Mi 01.10.1997
500 Liverpooler Hafenarbeiter kämpfen seit zwei Jahren um ihre Arbeitsplätze. Der Gegner ist die Mersey Docks and Harbour Company (MDHC). Am 28. September 95 wurden 420 Dockers entlassen, nachdem sie in einen Solidaritätsstreik getreten sind.
Bei der MDHC-Tochter-Firma wurden 80 Arbeiter gekündigt. Diese wollten sich gegen Überstunden ohne Bezahlung wehren und streikten. Die Arbeiter von MDHC unterstützten ihre Kollegen, obwohl sie wußten, daß die Firma sie wegen des Solidaritätsstreiks (ganz legal) kündigen darf. Die bekannte Streikbrecherfirma Drake International stellte neue Arbeitskräfte - aber natürlich zu weit schlechteren Bedingungen.

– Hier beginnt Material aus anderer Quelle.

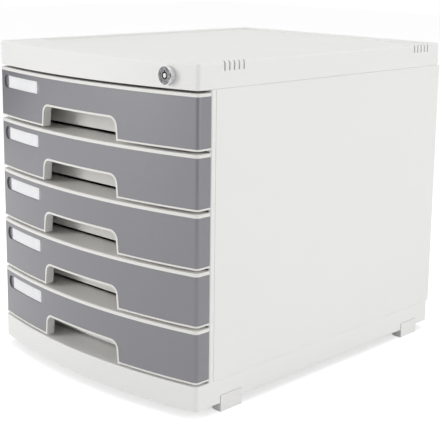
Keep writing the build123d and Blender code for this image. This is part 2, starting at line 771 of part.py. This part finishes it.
def main():
    os.makedirs("parts", exist_ok=True)
    save("top_cover", make_cover())
    save("base", make_base())
    save("side_panel_left", make_panel(-1))
    save("side_panel_right", make_panel(1))
    save("back_panel", make_back())
    for place, y in zip(("front", "rear"), foot_places()):
        for name, side in (("left", -1), ("right", 1)):
            save(f"foot_{place}_{name}", make_foot(side, y))
    save("cover_screws", make_screws(cover_z - flange_thickness, 1))
    save("base_screws", make_screws(deck_z + flange_thickness, -1))
    save("lock_barrel", make_barrel())
    save("lock_nut", make_nut())
    save("lock_plug", make_plug())
    save("lock_cam", make_cam())
    save("cam_screw", make_cam_screw())
    save("lock_bar", make_bar())
    save("lock_bar_teeth", make_teeth())
    for number in range(1, drawer_count + 1):
        save(f"drawer_{number}_tray", make_tray(number))
        save(f"drawer_{number}_catch", make_catch(number))
        save(f"drawer_{number}_face", make_face_plate(number))
        save(f"drawer_{number}_label", make_label(number))
        save(f"drawer_{number}_window", make_window(number))


main()
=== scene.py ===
import bmesh
import bpy
import math
from mathutils import Matrix, Vector


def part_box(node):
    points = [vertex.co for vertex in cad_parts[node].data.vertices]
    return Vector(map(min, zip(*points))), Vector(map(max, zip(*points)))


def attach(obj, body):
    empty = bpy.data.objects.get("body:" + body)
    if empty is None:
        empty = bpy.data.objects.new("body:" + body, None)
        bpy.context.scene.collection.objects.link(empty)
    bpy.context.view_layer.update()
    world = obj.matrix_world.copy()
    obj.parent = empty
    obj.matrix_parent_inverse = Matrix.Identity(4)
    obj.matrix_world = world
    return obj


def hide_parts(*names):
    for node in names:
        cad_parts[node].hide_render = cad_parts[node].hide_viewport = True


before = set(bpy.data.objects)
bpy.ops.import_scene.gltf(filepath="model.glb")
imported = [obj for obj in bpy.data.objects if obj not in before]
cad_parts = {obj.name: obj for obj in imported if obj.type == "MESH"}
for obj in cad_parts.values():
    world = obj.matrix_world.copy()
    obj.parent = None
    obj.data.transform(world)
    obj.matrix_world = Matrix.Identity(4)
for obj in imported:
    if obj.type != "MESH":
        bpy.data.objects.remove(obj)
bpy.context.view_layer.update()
stage = bpy.context.scene


# ---- The view ----
# The photograph looks down a little from the front right, with a long lens from about a metre
# away. Its frame cuts the picture off-centre, so the lens is shifted by that much.
lens = bpy.data.cameras.new("view")
lens.sensor_fit = "HORIZONTAL"
lens.sensor_width = 36.0
lens.lens = 89.25
lens.shift_x = -0.0877
lens.shift_y = -0.1371
lens.clip_start = 0.02
lens.clip_end = 30.0
camera_place = (0.82967, -0.83856, 0.42763)
camera_heading = math.radians(42.613)
camera_tilt = math.radians(79.257)
camera_roll = math.radians(1.053)
camera = bpy.data.objects.new("camera", lens)
camera.matrix_world = (
    Matrix.Translation(camera_place)
    @ Matrix.Rotation(camera_heading, 4, "Z")
    @ Matrix.Rotation(camera_tilt, 4, "X")
    @ Matrix.Rotation(camera_roll, 4, "Z")
)
stage.collection.objects.link(camera)
stage.camera = camera


# ---- Base ----
# The plinth that everything stands on: an open-bottomed white moulding with a bowed front.
# Its mould was spark-eroded to a fine grain, so it scatters light softly and hides scuffs.
class Wire:
    """The output of a node. Sums of wires and numbers add the Math nodes that work them out."""

    def __init__(self, socket):
        self.socket = socket
        self.tree = socket.id_data

    def node(self, kind, settings=None, inputs=None, output=0):
        """Adds a node beside this one: its settings first, then its sockets; gives one output."""
        new = self.tree.nodes.new("ShaderNode" + kind)
        for name, value in (settings or {}).items():
            if name == "stops":
                ramp = new.color_ramp.elements
                while len(ramp) < len(value):
                    ramp.new(1.0)
                for stop, (place, level) in zip(ramp, value):
                    stop.position = place
                    stop.color = (level, level, level, 1.0)
            else:
                setattr(new, name, value)
        for name, value in (inputs or {}).items():
            socket = next(s for s in new.inputs if s.identifier == name)
            if isinstance(value, Wire):
                self.tree.links.new(value.socket, socket)
            else:
                socket.default_value = value
        return Wire(new.outputs[output]) if new.outputs else None

    def sum_with(self, operation, first, second):
        return self.node("Math", {"operation": operation}, {"Value": first, "Value_001": second})

    def __add__(self, other):
        return self.sum_with("ADD", self, other)

    __radd__ = __add__

    def __sub__(self, other):
        return self.sum_with("SUBTRACT", self, other)

    def __rsub__(self, other):
        return self.sum_with("SUBTRACT", other, self)

    def __mul__(self, other):
        return self.sum_with("MULTIPLY", self, other)

    __rmul__ = __mul__

    def __pow__(self, other):
        return self.sum_with("POWER", self, other)


def new_material(name):
    """An empty material and the wire that carries its Object coordinates."""
    material = bpy.data.materials.new(name)
    material.use_nodes = True
    material.node_tree.nodes.clear()
    coordinates = material.node_tree.nodes.new("ShaderNodeTexCoord")
    return material, Wire(coordinates.outputs["Object"])


def noise(place, scale, detail=2.0, roughness=0.5):
    """Three-dimensional noise, from 0 to 1, whose largest lumps are about 1 / scale metres."""
    inputs = {"Vector": place, "Scale": scale, "Detail": detail, "Roughness": roughness}
    return place.node("TexNoise", {}, inputs)


def tint(factor, first, second):
    """A colour between two others."""
    inputs = {"Factor_Float": factor, "A_Color": (*first, 1.0), "B_Color": (*second, 1.0)}
    return factor.node("Mix", {"data_type": "RGBA"}, inputs, output=2)


def bumped(height, strength, distance):
    """A normal from a height."""
    return height.node("Bump", {}, {"Strength": strength, "Distance": distance, "Height": height})


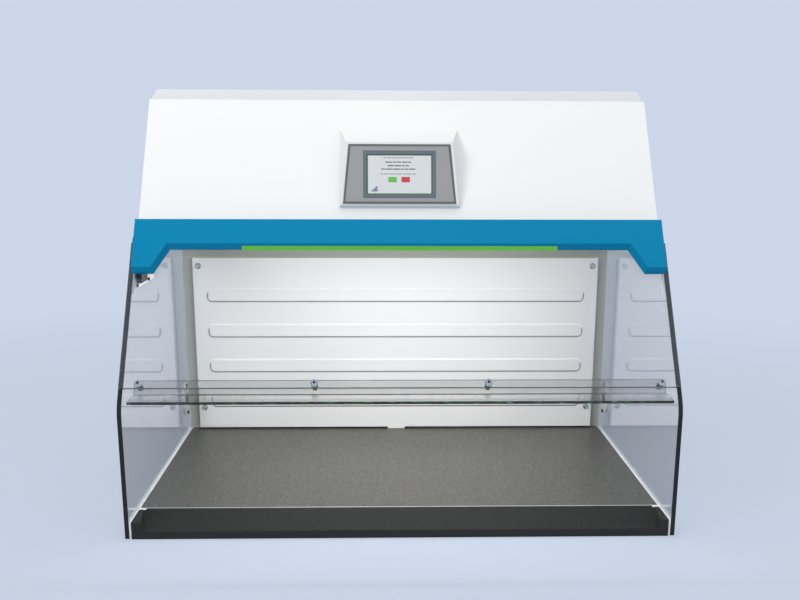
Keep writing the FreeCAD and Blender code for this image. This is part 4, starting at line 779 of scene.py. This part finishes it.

Der Hintergrund dieses Arbeitskampfes ist die Privatisierung der Häfen. Schon 1989 schaffte die konservative Regierung das staatliche Hafenarbeiterprogramm ab - alle Rechte von 100 Jahren gewerkschaftlichem Kampf waren auf einem Schlag weg. Mit strengen Anti-Gewerkschaftsgesetzen und der Unterstützung durch die Regierung konnten die Kapitalisten den darauffolgenden Streik der Gewerkschaft niederschlagen. Die Anerkennung der Gewerkschaften wurde abgeschafft, die Löhne reduziert und die Teilzeit- und Gelegenheitsarbeit in allen britischen Häfen eingeführt. In Liverpool hat sich die kämpferische Regionalorganisation der Dockers-Gewerkschaft TGWU (Transport and General Workers’ Union) erfolgreich gegen die Deregulierung gewehrt. Die MDHC provozierte diesen Arbeitskampf, der mit einer Aussperrung begann, um die Gewerkschaft von den Liverpooler Docks zu entfernen. Die kämpfenden Arbeiter von Liverpool werden von der nationalen Gewerkschaft TGWU nicht unterstützt. Die TGWU-Führung gibt den Dockern nur ein paar Almosen aus einem Sozialfonds. Die sozialdemokratische TGWU-Führung, verbunden mit der Labour Party, will sich an die Gesetze halten und boykottiert alle Solidaritätsaktionen von Gewerkschaften. Der britische Staat ist an der MDHC beteiligt, aber Blair weigert sich ebenfalls, sich für die Arbeiter einzusetzen. Die sozialdemokratische Regierung will die Anti-Gewerkschaftsgesetze beibehalten und scharf gegen Solidaritätsstreiks vorgehen. Die ausgesperrten Docker, deren einzige “Schuld” ist, keine Streikbrecher sein zu wollen, lehnten alle Angebote von MDHC ab, einen Teil der 500 Arbeiter als Gelegenheitsarbeitskräfte zu schlechteren Bedingungen wieder einzustellen. Eine international beispiellose Solidarität hat der entbehrungsreiche Kampf der Dockers und ihrer Familien hervorgerufen: Immerhin haben sie seit 2 Jahren kein Einkommen, sind auf Geldspenden der internationalen Gewerkschaftsbewegung angewiesen und stehen jeden Tag auf der Straße. Die Liverpooler Dockers haben gezwungenermaßen die Solidaritätskampagne selbst organisiert.
Bereits im Oktober 95 gründeten sie das “Merseyside Dockers and Shop Steward Committee” und schickten Delegierte rund um die Welt, um für Solidarität zu werben. Im Februar ‘96 fand die erste Dockers-Konferenz in Liverpool statt - mit Vertretern aus 17 Staaten. Die 2. Internationale Dockarbeiter-Konferenz in Montreal im August ‘97 beschloß Solidaritätsstreiks und -aktionen auf allen Kontinenten. Alle Schiffe, die für MDHC, die Streikbrecher- und ihre Tochterfirmen fahren, sollen bestreikt werden. Der MDHC haben die Aktionen der Dockers schon Millionen Pfund Verluste eingebracht. Aber es ist schon längst ein prinzipieller Kampf - die Hafenarbeiter in allen Ländern gegen die Privatisierung und Deregulierung. Es stellt sich immer wieder die Frage: Soll die Gewerkschaft Gesetze brechen, um kämpfende Arbeiter zu unterstützen? Auf die gewerkschaftsfeindliche Politik kann es nur eine Antwort geben: Internationale Solidarität und internationaler Kampf! Die Liverpooler Docker sind schon zum Symbol für eine neue internationale ArbeiterInnen- und Gewerkschaftsbewegung geworden.